Moreover, we learn where we can turn when we are in need. The paralytic was hopeless. On his own, he couldn’t do anything. He couldn’t lift a finger towards God. Have you ever felt that way, after failing again and again, and choking in your own existential paralysis?
Don’t despair. You have friends, if not on earth then in heaven.
In a couple weeks, we will be celebrating the Feast of All Saints. We’ll gather to thank God for the entire host of His own in heaven. The saints intercede for us, just as Revelation describes them, burning incense before the altar of God on behalf of us on earth. One day, a nun named Mother Gabriella was giving a talk on the Virgin Mary to a group of Evangelicals. At the end of the talk, a person raised her hand, and said, ‘this is all very well, but isn’t she dead?’ Gabriella looked her in the eyes and replied, “I don’t know about you, but my God is the God of the living, not the dead.” The saints are more alive than you and I, and their prayers are potent.

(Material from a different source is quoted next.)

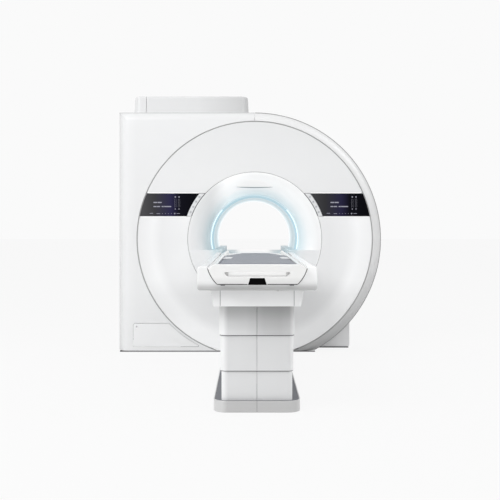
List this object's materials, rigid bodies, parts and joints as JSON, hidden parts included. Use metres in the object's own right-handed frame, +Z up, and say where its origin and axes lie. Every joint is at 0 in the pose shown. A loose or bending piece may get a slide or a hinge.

The day after All Saints we celebrate All Souls, to offer up prayers for our loved ones who have gone before us. They too are alive in Christ. The Orthodox Church upholds what the Church has always taught through every century, that in God there is no separation. We are surrounded by a cloud of witnesses (Hebrews 12:1), the living or sleeping that are one in Christ, interceding together for one another.
Are you weak, broken…paralyzed? Turn to your brother or sister, or to a saint in heaven, and ask for help. Death cannot stop the power of prayer.
Are your children, loved ones, and friends paralyzed by secularism and the spirit of our times? Trust God that your prayers make all the difference. Pray, like St. Monica who spent her life praying for her son Augustine. The prayers of a faithful Christian avail much, whether they bear fruits in this life or the next.
Moses, Judas Maccabeus, and the men in our Sunday Gospel had love for the paralyzed and faith in God’s mercy. God saw their love and healed the crippled. In the same way, have faith and trust in God that the prayers of His saints and ours for one another work for the salvation of us all.
In the name of the Father, and of the Son, and of the Holy Ghost. Amen.